The exploration of the Higgs boson continues

ATLAS presents a new study of the Higgs boson decaying to two W bosons

12th March 2018 | By

Figure 1: The transverse mass of the selected Higgs-boson candidate events. The contribution from the Higgs boson is shown in red, the bottom panel compares the background-subtracted data points to the expected yield from the Higgs boson in the red histogram. (Image: ATLAS Collaboration/CERN)

Discovering the Higgs boson can be likened to finding a new continent. While a momentous event in itself, the most exciting part remains the exploration of the new land! Will physicists find what they expect, a Higgs boson which behaves in every way as predicted? Or will they uncover deviations from the predicted properties? Such deviations could indicate the existence of new particles or forces that interact with the Higgs boson, or even additional Higgs boson species.

In a new result presented today at the Rencontres de Moriond, the ATLAS collaboration examined the Higgs boson decaying into two W bosons (H→ W+W-), the charged force carriers of the weak interaction. The analysis uses 36 fb-1 of Run 2 data taken in 2015 and 2016 at a collision energy of 13 TeV. With a predicted decay probability (branching fraction) of about 21%, H→W+W- is the most common decay mode after the decay to b-quark pairs; yet it required a tour de force to achieve this result.

The present analysis is similar to earlier analyses carried out on the 7 and 8 TeV datasets from Run 1: it focuses on the most ubiquitous Higgs boson production modes, where either two gluons (ggF), or two W or Z bosons (VBF) emitted by the colliding protons fuse to produce the Higgs boson. The W bosons from the Higgs boson decay are unstable and immediately decay to lighter particles. Decays to electrons and muons are considered, which provide a cleaner signal than the more abundant decays to a pair of quarks, but which reduce the exploitable H→W+W- branching fraction to only 1.1%. An additional challenge is that these W boson decays are accompanied by invisible neutrinos, giving rise to missing energy in the event, thus making the signal reconstruction more challenging.


With a predicted decay probability of about 21%, H→W+W- is the most common decay mode after the decay to b-quark pairs; yet it required a tour de force to achieve this result.


Figure 2: The measured cross sections times branching fractions for Higgs boson decays to two W bosons for the gluon fusion (ggF) and vector boson fusion (VBF) production modes. The measured values are 12.3 +2.3 / -2.1 pb and 0.5 ± 0.3 pb, respectively, which are in agreement with precise theoretical calculations based on the Standard Model. The contours surrounding the measured values indicate the 68% and 95% confidence intervals, the standard model expectations (the red point in the plot) are compatible with the measured values. (Image: ATLAS Collaboration/CERN)

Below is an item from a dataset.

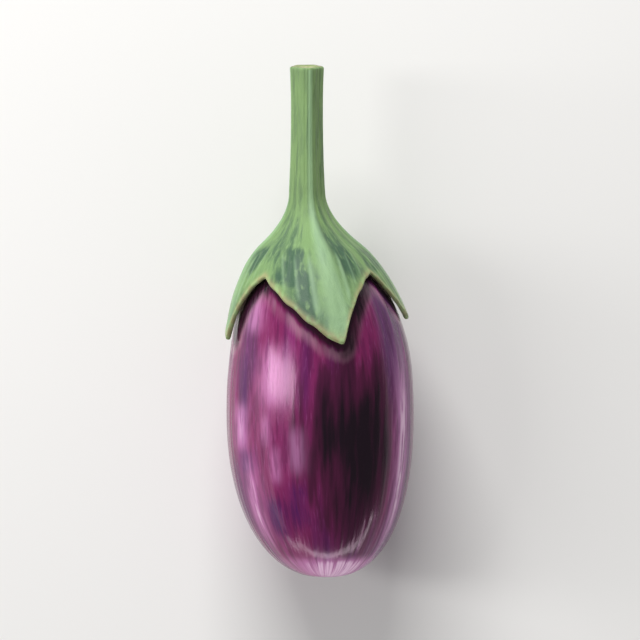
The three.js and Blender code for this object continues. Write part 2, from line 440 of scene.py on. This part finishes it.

Data taking conditions are quite a bit harsher in Run 2, with increased beam intensity at the collision point leading to up to 60 simultaneous proton-proton interactions per bunch crossing. This made it much more difficult to distinguish the electrons and muons from W boson decays from other sources, and even from other particles. Refining the analysis proved a challenge – one that has now been met by ATLAS.

Figure 1 shows the so-called transverse mass of the events, computed from the visible and invisible decay products of the Higgs boson candidates. The red contribution is the expectation from the Higgs boson, and the other colours represent various background processes. The Higgs-boson signal, which amounts to a significance exceeding six standard deviations, is clearly visible in the figure. Figure 2 shows the measured cross sections times branching fractions for Higgs boson decays to two W bosons for the ggF and VBF production modes.

Such detailed studies of the Higgs boson with Run 2 data are an encouraging sign of things to come. The H→W+W- decay played an important role in the scrutiny of the Higgs boson’s nature with Run 1 data, and we expect it to carry its weight in the even more incisive tests that will be possible with the further Run 2 data.